What I didn’t say: models are not interchangeable brains. They’re trained on different data, they tokenize text differently, and they’re optimized with different alignment steps. So you don’t “transfer a prompt,” you “adapt an instruction to a system.” That’s now part of how I teach teams.
Q5: Summarization and Hallucination
Score: 6 / 10
Prompt: Give three reasons why summarization alone can still lead to hallucination when compressing context.
I said “summaries lose detail.” True, but shallow.
The better framing I was given: hallucination shows up when the model is forced to complete a missing pattern. If you compress a meeting and you drop who actually pushed back on a decision, then ask “Who disagreed?”, the model might invent an answer that sounds right. Not because it’s lying. Because it’s filling a hole you created.
That reframe hit me. Hallucination is often downstream of our shortcut, not the model’s ego.

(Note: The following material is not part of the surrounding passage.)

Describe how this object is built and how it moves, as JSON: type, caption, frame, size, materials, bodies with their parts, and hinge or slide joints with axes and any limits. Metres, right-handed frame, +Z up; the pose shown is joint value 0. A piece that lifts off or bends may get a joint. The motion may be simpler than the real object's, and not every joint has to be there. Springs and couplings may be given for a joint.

Practical Prompts: Where Instinct Was Already Strong
P1: Chain-of-Thought Prompt
Score: 7 / 10
Task: Write a prompt that makes the model reason step-by-step before answering (math, troubleshooting, decision-making, etc.).

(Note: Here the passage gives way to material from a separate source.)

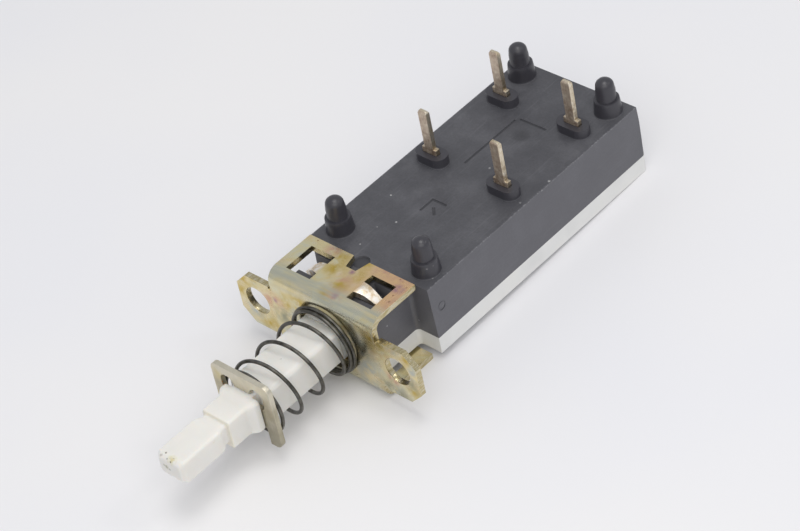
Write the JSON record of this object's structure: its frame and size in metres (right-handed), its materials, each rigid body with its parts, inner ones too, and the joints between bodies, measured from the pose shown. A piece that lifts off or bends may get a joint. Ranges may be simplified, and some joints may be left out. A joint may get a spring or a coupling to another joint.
{
  "type": "latching push button switch",
  "caption": "Latching push switch: moulded housing with a folded sheet bracket and ears, a sprung sliding plunger with a bare knob seat, upright solder terminals and locating pegs.",
  "frame": {"origin": "midway between the two panel holes, on the front face of the bracket", "axes": "+Y along the plunger into the housing (the way it is pushed), +X across the housing to the right, +Z towards the solder terminals"},
  "size_m": [0.0256, 0.0645, 0.0165],
  "materials": {
    "cover": "moulded, satin",
    "base": "moulded, satin",
    "plunger": "moulded, low sheen",
    "cap": "moulded",
    "bracket": "zinc plated and yellow passivated",
    "keeper": "dull plated",
    "spring_wire": "oiled spring steel",
    "bright_steel": "bright drawn wire",
    "terminal": "tin plated, tarnished",
    "rocker": "bare, bright",
    "contact": "silver faced"
  },
  "bodies": {
    "housing": {"cover": "cover", "base": "base", "bracket": "bracket", "common_terminal_left": "terminal", "common_terminal_right": "terminal", "contact_terminal_left": "terminal", "contact_terminal_right": "terminal", "fixed_contact_left": "contact", "fixed_contact_right": "contact", "latch_spring": "bright_steel", "return_spring": "spring_wire"},
    "plunger": {"plunger": "plunger", "spring_keeper": "keeper", "contact_cap_left": "cap", "contact_cap_right": "cap", "contact_spring_left": "bright_steel", "contact_spring_right": "bright_steel"},
    "latch_pin": {"latch_pin": "bright_steel"},
    "rocker_left": {"rocker_left": "rocker", "moving_contact_left": "contact"},
    "rocker_right": {"rocker_right": "rocker", "moving_contact_right": "contact"}
  },
  "joints": [
    {"name": "push", "type": "slide", "parent": "housing", "child": "plunger", "axis": [0, 1, 0], "range_m": [0, 0.0045], "stiffness_N_per_m": 150, "springref_m": -0.008, "deforming": ["return_spring"]},
    {"name": "latch_swing", "type": "hinge", "parent": "housing", "child": "latch_pin", "pos_m": [0, 0.029, -0.0031], "axis": [0, 0, 1], "range_deg": [0, 10.25]},
    {"name": "rocker_left_tilt", "type": "hinge", "parent": "housing", "child": "rocker_left", "pos_m": [-0.00503, 0.026, 0.00145], "axis": [1, 0, 0], "range_deg": [0, 16]},
    {"name": "rocker_right_tilt", "type": "hinge", "parent": "housing", "child": "rocker_right", "pos_m": [0.00503, 0.026, 0.00145], "axis": [1, 0, 0], "range_deg": [0, 16]}
  ],
  "couplings": [
    {"joint": "latch_swing", "follows": "push", "rad_per_m": 39.7},
    {"joint": "rocker_left_tilt", "follows": "push", "rad_per_m": 62},
    {"joint": "rocker_right_tilt", "follows": "push", "rad_per_m": 62}
  ]
}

I told the model to reason in steps. Solid. What I didn’t add was structure like “List possible options, explain tradeoffs, then choose one and justify.” I add that automatically now. That one tweak forces clarity and exposes weak logic.

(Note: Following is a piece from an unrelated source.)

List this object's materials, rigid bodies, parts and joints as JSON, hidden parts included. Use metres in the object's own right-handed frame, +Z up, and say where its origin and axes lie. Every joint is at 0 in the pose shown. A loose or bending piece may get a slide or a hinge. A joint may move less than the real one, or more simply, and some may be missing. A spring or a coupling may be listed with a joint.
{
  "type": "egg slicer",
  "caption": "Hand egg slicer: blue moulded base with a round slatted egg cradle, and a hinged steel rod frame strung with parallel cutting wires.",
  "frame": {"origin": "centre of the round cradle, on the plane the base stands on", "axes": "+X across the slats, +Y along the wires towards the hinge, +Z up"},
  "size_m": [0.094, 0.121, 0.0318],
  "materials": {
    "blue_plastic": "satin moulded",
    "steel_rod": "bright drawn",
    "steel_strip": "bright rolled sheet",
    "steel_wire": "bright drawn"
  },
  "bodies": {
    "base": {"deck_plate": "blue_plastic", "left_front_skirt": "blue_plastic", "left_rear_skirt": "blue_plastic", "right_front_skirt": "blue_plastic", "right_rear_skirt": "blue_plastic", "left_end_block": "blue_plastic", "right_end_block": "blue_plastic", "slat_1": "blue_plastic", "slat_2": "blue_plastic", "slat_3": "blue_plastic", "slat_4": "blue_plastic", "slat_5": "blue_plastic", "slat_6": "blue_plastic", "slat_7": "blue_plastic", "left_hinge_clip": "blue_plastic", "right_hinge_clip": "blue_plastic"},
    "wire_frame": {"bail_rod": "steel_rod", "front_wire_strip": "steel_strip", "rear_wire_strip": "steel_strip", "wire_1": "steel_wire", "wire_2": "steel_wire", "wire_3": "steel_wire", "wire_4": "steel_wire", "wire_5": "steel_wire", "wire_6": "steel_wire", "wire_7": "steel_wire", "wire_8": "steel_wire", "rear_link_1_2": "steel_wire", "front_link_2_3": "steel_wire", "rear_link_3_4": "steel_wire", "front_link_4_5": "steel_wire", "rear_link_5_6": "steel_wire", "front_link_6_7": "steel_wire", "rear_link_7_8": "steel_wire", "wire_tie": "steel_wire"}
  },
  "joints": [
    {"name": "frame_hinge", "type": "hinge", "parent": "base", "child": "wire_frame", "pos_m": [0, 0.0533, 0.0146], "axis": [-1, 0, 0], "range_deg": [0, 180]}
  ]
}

P2: Compression Prompt (Under 40 Tokens)
Score: 9 / 10
Task: Compress this instruction under 40 tokens without losing tone: “You are a helpful assistant designed to write formal and respectful emails in response to various customer support queries. Begin with a professional greeting, clearly acknowledge the customer's concern, and propose a helpful resolution using polite language.”
This was my cleanest answer. I kept the behavior, the tone, and the structure without letting it go vague. Feedback from Grok was basically: “Watch for places where compression creates ambiguity.” That’s fair. There’s a point where “short” becomes “slippery.”
P3: Inclusive HR Prompt
Score: 8.5 / 10
Task: Write a prompt an HR manager (non-technical) could use to make job descriptions more inclusive without losing clarity.
Claude liked this one. What landed was that I wasn’t just “write inclusive language.” I walked the HR manager through an edit loop and gave them an audit checklist. It was usable immediately, which is the entire point.
Why This Matters
I’m not posting this to claim “Look how strong the score is.” That’s not the win.
The win is: I could see my blind spots. And once I could see them, I could design training around them.
Most people using AI at work are doing it on instinct. Sometimes that instinct is great. Sometimes it’s quietly wrong in a way that poisons an answer and nobody catches it until a customer escalates.
Shinros exists to fix that gap. Not with hype, not with “magic prompts,” but with teachable process: asking better questions, verifying output faster, and keeping failure modes visible.
This Is the Before
Before the results.
Before the workflow audits and rebuilt processes.
Before the Reliability Playbook and the Confidence Program.
But not before the pull. That was already there.
From here, I started building the course that became The Shinros Method: Prompting with Purpose for High-Impact AI Use. It’s the same work I use now when I train Support teams to trust AI under pressure.
This post is where it began.
This is Before the Beacon.